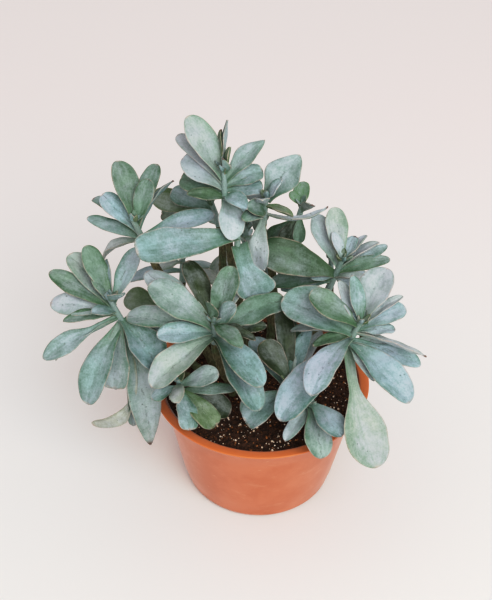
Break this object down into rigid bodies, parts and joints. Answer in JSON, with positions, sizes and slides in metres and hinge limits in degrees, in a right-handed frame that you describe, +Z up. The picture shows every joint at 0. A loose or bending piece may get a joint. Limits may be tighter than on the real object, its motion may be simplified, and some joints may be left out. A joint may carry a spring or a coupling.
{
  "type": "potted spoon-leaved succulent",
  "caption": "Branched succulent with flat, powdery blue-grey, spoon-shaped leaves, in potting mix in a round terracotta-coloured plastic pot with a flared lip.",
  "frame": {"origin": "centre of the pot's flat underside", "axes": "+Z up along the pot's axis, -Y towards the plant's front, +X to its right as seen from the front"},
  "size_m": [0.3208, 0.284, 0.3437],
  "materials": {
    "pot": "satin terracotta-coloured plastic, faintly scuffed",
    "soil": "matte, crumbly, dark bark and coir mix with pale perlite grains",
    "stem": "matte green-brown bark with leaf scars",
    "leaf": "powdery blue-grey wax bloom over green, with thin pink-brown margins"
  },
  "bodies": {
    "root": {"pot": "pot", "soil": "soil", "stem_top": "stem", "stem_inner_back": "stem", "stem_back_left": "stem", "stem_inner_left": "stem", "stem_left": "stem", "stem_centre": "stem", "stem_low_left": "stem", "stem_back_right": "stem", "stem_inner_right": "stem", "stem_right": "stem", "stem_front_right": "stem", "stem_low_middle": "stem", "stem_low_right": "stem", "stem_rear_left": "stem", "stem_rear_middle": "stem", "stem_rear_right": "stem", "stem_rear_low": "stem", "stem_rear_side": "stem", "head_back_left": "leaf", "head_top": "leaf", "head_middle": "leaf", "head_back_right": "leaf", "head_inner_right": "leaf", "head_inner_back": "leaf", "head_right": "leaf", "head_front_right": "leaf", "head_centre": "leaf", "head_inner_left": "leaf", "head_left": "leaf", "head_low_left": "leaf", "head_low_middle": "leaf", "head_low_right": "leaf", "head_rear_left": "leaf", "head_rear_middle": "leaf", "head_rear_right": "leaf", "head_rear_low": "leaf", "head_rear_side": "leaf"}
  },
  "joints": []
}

________________________

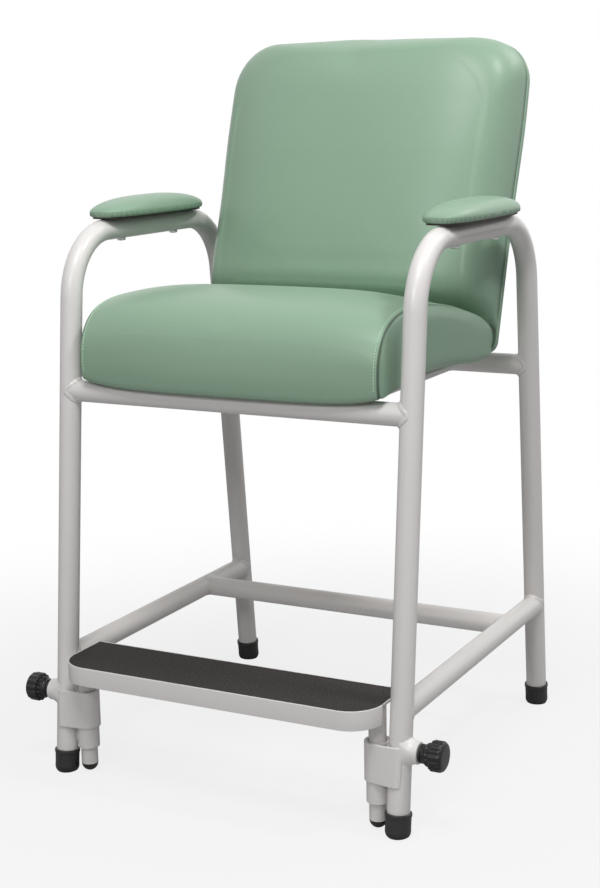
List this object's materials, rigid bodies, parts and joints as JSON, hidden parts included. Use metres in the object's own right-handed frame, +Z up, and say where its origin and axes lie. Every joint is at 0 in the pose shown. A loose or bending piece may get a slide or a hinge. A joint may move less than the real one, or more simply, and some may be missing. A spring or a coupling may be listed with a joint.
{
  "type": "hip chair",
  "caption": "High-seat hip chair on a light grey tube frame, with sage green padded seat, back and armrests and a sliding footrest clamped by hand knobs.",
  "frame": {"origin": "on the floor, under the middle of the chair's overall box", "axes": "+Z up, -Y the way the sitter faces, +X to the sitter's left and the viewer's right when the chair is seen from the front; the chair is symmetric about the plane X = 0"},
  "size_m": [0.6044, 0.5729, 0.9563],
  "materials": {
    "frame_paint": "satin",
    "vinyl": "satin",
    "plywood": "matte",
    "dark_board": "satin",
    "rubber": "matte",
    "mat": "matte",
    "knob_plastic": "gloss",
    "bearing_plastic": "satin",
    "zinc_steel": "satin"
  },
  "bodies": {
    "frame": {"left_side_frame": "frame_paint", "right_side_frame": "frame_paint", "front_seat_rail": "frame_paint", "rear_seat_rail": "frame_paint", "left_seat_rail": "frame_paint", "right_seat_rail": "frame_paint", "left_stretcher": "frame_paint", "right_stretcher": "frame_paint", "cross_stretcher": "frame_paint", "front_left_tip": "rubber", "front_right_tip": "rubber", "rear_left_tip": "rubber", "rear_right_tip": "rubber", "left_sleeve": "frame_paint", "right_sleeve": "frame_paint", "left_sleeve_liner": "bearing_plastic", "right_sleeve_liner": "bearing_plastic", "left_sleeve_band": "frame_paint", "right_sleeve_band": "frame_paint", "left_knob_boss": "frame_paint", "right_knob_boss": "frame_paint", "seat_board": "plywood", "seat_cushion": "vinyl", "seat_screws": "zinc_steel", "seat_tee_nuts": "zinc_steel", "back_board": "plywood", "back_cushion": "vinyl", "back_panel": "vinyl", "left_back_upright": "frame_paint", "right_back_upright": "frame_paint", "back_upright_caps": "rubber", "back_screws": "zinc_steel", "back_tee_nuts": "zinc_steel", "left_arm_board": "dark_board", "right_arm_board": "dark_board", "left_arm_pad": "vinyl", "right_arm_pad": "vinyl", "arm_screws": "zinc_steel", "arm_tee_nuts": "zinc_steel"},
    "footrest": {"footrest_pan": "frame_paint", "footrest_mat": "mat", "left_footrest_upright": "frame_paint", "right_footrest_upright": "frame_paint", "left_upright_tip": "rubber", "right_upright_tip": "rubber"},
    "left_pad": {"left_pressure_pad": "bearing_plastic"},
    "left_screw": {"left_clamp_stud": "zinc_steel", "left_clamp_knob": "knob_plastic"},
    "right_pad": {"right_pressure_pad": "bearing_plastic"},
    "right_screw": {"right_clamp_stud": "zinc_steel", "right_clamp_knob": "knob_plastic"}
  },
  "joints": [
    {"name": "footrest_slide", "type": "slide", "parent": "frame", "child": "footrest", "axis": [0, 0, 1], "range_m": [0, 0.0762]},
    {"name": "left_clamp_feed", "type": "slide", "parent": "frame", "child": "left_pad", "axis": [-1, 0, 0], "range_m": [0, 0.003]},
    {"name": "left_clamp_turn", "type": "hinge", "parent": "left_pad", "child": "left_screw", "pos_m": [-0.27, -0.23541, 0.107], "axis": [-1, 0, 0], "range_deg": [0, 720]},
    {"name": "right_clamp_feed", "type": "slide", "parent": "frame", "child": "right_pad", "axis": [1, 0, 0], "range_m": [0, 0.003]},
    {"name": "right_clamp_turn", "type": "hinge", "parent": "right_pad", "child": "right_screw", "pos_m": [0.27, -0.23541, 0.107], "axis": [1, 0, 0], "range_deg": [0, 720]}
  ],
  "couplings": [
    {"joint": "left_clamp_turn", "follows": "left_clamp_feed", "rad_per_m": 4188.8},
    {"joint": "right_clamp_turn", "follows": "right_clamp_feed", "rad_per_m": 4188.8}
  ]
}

________________________

[DIRECTIONS]:
Report each line of the material above where the word "object" appears.

[COMPLETED EXERCISE]:
Break this object down into rigid bodies, parts and joints. Answer in JSON, with positions, sizes and slides in metres and hinge limits in degrees, in a right-handed frame that you describe, +Z up. The picture shows every joint at 0. A loose or bending piece may get a joint. Limits may be tighter than on the real object, its motion may be simplified, and some joints may be left out. A joint may carry a spring or a coupling.
List this object's materials, rigid bodies, parts and joints as JSON, hidden parts included. Use metres in the object's own right-handed frame, +Z up, and say where its origin and axes lie. Every joint is at 0 in the pose shown. A loose or bending piece may get a slide or a hinge. A joint may move less than the real one, or more simply, and some may be missing. A spring or a coupling may be listed with a joint.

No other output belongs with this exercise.